Funds raised under the SPP will be used to progress the development of the Company’s flagship Leigh Creek Urea Project (LCUP) through the next phases of the commercial pathway. Funds will also be used to undertake business development activities, along with general corporate activities and for general working capital.

DISC: held in my SMSF

#ASX Announcements
stale
Added 3 years ago

Another positive step announced for LCK today having been granted authorisation under the Aboriginal Heritage Act to proceed with the development of the Leigh Creek coal field gasification project.

Disc: held in my SMSF

Highlights

Aboriginal Heritage Act authorisation granted

  • Leigh Creek Energy Limited and its wholly-owned subsidiary has been granted an authorisation under the Aboriginal Heritage Act which will permit the development of the in-situ gasification project within the former Leigh Creek Coalfield.
  • The approval is granted as a result of an application by Leigh Creek Energy under section 23 of the Aboriginal Heritage Act 1988.


Section 23 Authorisation

We are pleased to announce that an application by Leigh Creek Energy under section 23 of the Aboriginal Heritage Act 1988 has been approved by the Minister for Aboriginal Affairs and Reconciliation. This follows on from the granting of a Petroleum Production Licence in late 2020. In granting this authorisation the Treasurer Rob Lucas stated:

“Leigh Creek Energy Limited ...have been granted an authorisation under the Aboriginal Heritage Act which will permit the development of a proposed in-situ gasification project within the former Leigh Creek Coalfield north of Copley in the Flinders Ranges.”

LCK Managing Director, Phil Staveley, commented:

“We are pleased with the delegate of the South Australian Minister for Aboriginal Affairs and Reconciliation positive decision on our project that recognises the significant economic benefits for shareholders, the state economy and Australia’s wider food security. Our commitment, as a company, is to make a positive difference in the areas and the communities in which we operate. To leave behind a better place than we first encountered. What we achieve in the Leigh Creek area will be the proof.”

#ASX Announcements
stale
Added 3 years ago

Further to yesterday's trading halt prior to an announcement on offtake agreements, today's announcement does indeed appear to be material. LCK has announced an agreement with Daelin in Korea for a minimum of 500 000 tonnes of urea a year for 5 years. Stock trading up 30% at time of writing. some highlights below.


Disc: held in my SMSF


HIGHLIGHTS

  • DAELIM Co., Ltd. (Daelim) and Leigh Creek Energy Limited (LCK) enter into a Heads of Agreement (HOA) for an offtake of a minimum of 500,000 metric tonnes of granular urea per year for a minimum of five years.
  • The purpose of the HOA is for the parties to exclusively work through and finalise the detailed terms of the offtake agreement.
  • The same process (HOA preliminary to contract) was used for the Engineering, Procurement, Construction and Commissioning (EPCC) contract with Daelim
  • This agreement is for all urea produced that is surplus to requirements for the domestic market.

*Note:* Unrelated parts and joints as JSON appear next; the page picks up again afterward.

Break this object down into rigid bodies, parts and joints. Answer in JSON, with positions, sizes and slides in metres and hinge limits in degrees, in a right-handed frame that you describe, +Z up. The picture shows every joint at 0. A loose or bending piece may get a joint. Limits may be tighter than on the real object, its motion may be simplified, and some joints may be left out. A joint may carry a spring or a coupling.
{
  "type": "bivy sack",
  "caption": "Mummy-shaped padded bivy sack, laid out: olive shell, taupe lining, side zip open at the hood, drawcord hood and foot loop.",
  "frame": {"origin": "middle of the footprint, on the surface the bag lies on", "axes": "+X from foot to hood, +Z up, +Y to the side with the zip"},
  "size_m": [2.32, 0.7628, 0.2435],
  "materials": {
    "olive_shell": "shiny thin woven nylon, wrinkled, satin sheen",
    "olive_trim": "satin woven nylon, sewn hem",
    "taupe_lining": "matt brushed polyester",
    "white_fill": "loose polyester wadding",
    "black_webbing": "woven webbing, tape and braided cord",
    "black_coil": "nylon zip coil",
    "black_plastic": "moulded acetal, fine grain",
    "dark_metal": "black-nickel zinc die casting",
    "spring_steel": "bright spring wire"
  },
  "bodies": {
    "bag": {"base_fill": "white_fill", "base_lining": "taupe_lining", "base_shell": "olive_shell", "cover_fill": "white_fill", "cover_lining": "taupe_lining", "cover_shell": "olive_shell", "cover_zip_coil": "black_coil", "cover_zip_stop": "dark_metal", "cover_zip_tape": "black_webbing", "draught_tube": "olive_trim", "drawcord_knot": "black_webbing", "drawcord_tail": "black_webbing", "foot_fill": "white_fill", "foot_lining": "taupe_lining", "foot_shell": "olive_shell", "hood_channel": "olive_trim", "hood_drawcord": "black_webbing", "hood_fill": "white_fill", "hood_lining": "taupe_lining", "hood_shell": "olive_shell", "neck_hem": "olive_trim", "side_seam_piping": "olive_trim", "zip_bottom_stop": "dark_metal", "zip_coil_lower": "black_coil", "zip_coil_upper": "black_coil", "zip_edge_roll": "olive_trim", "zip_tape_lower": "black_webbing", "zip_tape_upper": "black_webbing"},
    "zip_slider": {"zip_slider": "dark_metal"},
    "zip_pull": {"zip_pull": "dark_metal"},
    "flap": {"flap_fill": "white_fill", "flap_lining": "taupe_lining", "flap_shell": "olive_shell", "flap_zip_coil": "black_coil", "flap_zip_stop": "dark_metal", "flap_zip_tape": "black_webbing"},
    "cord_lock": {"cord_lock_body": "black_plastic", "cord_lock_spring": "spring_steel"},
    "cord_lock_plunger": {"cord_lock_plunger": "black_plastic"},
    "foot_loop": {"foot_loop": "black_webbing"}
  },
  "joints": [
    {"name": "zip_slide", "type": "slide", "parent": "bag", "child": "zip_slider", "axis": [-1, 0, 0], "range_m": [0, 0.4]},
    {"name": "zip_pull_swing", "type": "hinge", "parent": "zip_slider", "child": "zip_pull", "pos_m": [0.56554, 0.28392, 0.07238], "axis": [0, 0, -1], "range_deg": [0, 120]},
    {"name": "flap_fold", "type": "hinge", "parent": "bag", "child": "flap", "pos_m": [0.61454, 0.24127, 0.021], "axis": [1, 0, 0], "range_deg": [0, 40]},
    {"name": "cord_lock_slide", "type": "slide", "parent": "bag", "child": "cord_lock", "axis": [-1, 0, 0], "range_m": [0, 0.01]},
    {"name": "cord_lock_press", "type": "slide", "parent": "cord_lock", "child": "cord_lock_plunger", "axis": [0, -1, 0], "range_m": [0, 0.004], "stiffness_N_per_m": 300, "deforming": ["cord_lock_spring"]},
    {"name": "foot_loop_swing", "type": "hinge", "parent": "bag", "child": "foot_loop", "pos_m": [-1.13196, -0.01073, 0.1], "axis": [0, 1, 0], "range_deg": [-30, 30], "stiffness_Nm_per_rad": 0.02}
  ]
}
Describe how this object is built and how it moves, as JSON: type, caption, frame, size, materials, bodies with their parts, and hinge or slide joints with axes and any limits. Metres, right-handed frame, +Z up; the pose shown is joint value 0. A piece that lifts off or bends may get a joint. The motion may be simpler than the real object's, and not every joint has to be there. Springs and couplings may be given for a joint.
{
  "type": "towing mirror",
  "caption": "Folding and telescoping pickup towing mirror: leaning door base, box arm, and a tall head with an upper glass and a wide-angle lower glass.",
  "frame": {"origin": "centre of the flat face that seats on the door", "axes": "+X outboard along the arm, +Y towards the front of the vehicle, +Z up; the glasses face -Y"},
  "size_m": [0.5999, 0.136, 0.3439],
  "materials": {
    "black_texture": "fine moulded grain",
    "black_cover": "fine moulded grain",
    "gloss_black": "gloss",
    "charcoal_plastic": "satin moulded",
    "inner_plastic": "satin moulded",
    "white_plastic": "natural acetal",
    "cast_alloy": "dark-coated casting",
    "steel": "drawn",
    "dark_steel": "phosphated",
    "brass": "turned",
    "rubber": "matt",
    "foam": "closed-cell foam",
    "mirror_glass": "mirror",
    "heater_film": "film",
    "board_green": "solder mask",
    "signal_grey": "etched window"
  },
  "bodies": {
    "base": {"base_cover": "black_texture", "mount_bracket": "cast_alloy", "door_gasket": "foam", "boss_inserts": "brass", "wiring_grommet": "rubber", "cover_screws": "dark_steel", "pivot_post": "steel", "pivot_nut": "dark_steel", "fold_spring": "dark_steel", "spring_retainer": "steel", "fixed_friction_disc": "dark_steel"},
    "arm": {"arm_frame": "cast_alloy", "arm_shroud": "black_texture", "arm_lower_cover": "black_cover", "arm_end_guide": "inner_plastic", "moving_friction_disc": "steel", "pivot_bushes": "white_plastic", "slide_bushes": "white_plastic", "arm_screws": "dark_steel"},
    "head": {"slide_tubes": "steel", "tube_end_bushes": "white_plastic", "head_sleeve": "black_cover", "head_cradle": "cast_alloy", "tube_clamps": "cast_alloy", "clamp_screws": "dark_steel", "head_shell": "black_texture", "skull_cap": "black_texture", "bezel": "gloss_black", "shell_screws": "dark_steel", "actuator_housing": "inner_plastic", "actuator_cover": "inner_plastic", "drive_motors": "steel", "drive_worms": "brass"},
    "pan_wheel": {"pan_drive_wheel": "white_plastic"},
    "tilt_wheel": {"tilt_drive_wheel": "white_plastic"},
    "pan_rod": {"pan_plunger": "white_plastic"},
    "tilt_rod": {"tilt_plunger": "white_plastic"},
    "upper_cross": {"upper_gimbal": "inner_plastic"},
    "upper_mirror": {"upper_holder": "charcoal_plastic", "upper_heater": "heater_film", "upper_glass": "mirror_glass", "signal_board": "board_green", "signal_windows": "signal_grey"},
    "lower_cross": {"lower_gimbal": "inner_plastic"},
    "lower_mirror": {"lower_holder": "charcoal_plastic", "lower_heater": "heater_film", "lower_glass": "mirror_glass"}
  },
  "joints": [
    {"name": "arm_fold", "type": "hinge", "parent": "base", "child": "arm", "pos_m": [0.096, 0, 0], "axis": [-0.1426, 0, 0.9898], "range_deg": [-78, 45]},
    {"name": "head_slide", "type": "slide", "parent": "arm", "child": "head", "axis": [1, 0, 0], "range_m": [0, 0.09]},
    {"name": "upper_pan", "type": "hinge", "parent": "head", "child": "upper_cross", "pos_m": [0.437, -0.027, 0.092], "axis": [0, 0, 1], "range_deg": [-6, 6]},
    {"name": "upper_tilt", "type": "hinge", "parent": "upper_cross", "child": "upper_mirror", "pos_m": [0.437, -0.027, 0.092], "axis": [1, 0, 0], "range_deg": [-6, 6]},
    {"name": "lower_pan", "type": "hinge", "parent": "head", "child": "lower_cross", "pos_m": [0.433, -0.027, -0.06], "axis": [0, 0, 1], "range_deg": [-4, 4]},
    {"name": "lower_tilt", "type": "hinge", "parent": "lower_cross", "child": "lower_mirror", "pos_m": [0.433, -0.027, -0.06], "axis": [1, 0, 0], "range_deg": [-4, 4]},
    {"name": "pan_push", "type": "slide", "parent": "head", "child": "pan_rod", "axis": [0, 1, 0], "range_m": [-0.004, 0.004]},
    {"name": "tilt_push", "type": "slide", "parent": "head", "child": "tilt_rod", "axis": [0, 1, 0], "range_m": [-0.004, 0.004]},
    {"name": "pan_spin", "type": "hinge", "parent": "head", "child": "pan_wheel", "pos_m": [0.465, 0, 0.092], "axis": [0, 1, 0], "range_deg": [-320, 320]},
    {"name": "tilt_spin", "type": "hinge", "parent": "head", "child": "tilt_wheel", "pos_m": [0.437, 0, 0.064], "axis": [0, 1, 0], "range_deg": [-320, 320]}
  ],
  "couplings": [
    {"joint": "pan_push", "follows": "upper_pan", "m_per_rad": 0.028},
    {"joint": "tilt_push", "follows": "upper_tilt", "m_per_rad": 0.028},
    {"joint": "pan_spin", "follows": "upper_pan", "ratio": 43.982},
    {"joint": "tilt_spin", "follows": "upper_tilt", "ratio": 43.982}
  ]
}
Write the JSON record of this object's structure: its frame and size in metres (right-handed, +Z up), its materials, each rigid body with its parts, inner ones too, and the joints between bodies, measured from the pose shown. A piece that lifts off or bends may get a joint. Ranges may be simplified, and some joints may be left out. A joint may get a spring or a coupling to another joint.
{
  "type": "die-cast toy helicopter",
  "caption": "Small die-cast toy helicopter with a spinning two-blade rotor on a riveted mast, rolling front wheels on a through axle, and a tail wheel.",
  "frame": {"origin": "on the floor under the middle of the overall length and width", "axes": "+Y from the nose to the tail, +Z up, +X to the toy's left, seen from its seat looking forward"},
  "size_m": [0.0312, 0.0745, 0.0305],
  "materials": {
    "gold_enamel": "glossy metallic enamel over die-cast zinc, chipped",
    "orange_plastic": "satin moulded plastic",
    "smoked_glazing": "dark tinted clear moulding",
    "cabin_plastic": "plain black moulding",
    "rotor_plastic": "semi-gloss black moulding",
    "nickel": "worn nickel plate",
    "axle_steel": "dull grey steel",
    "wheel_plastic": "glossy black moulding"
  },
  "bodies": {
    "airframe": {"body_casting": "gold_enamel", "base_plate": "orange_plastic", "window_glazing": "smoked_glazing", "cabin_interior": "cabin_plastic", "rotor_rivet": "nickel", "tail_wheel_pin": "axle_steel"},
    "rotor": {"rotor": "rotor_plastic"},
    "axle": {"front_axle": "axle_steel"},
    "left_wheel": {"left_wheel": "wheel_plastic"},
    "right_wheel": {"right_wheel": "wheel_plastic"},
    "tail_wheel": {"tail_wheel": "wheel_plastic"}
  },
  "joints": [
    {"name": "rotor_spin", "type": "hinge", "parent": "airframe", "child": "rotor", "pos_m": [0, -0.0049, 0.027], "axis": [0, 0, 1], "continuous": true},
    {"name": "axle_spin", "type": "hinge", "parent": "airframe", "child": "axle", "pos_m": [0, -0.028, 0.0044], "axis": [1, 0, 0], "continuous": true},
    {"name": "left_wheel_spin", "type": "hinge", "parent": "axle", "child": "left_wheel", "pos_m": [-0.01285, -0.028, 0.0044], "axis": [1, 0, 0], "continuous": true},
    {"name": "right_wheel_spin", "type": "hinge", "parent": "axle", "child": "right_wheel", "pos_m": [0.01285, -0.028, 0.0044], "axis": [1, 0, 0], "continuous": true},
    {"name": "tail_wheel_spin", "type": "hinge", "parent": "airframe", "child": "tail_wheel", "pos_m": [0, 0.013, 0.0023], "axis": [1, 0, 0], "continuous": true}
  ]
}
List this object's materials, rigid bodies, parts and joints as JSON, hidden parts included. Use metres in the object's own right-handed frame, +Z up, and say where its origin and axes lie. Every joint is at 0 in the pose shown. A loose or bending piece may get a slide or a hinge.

This provides LCK greater opportunity to maximise revenue and the capability to develop its domestic distribution network.
  • Increased global energy costs, increased urea prices and food security concerns have validated the LCK Board decision to not accept previous offtake offers.


LCK Executive Chairman, Justyn Peters, commented:

“It is no coincidence that immediately following travel borders being opened up that we were able to travel to Korea and hold very positive meetings with Daelim. This HOA is important to our company as it sets out a clear process that mirrors the process used to sign the EPCC contract with Daelim. An HOA with an exclusivity period allows both parties to put in the time, energy and cost to come to a definitive agreement without the risk (for want of a better description) of, to be frank, Daelim being gazumped by another party. After meetings with Daelim, LCK was sufficiently confident to grant an exclusive period.”


  1. An offtake of this size is for the total of our export urea. This is the first and last offtake agreement that we will necessarily need to execute in order to secure our component of funding for the project. However, it does not exclude us securing other offtake agreements and we are still in offtake discussions with other parties.
  2. Along with an offtake agreement, because of the exceptionally low cost (A$109/t) of our carbon neutral fertiliser, and the concomitantly high margins, it is our belief that this will provide sufficient certainty for financiers.
  3. We will announce, early next year, our marketing plan for our total production. That plan will include this agreement. It is also expected to include a new low cost urea distribution to the Australian market.
  4. When the Pre-Feasibility Study (PFS) was completed for LCK, urea prices in Australia were A$489 per tonne. Urea prices are now over A$1,300 per tonne. Whilst it is difficult to forecast future urea prices, all the indicators show that prices will remain high (if not as high as current prices). Many urea plants in Europe are now in care and maintenance because of a shortage of gas and high prices. Gas prices in Asia have increased dramatically over the last year and China has stopped exporting urea. Finally, Henry Hub gas prices in the United States are close to record highs.



#ASX Announcements
stale
Added 3 years ago

Trading Halt this morning pre-open pending a "material announcement on an offtake agreement".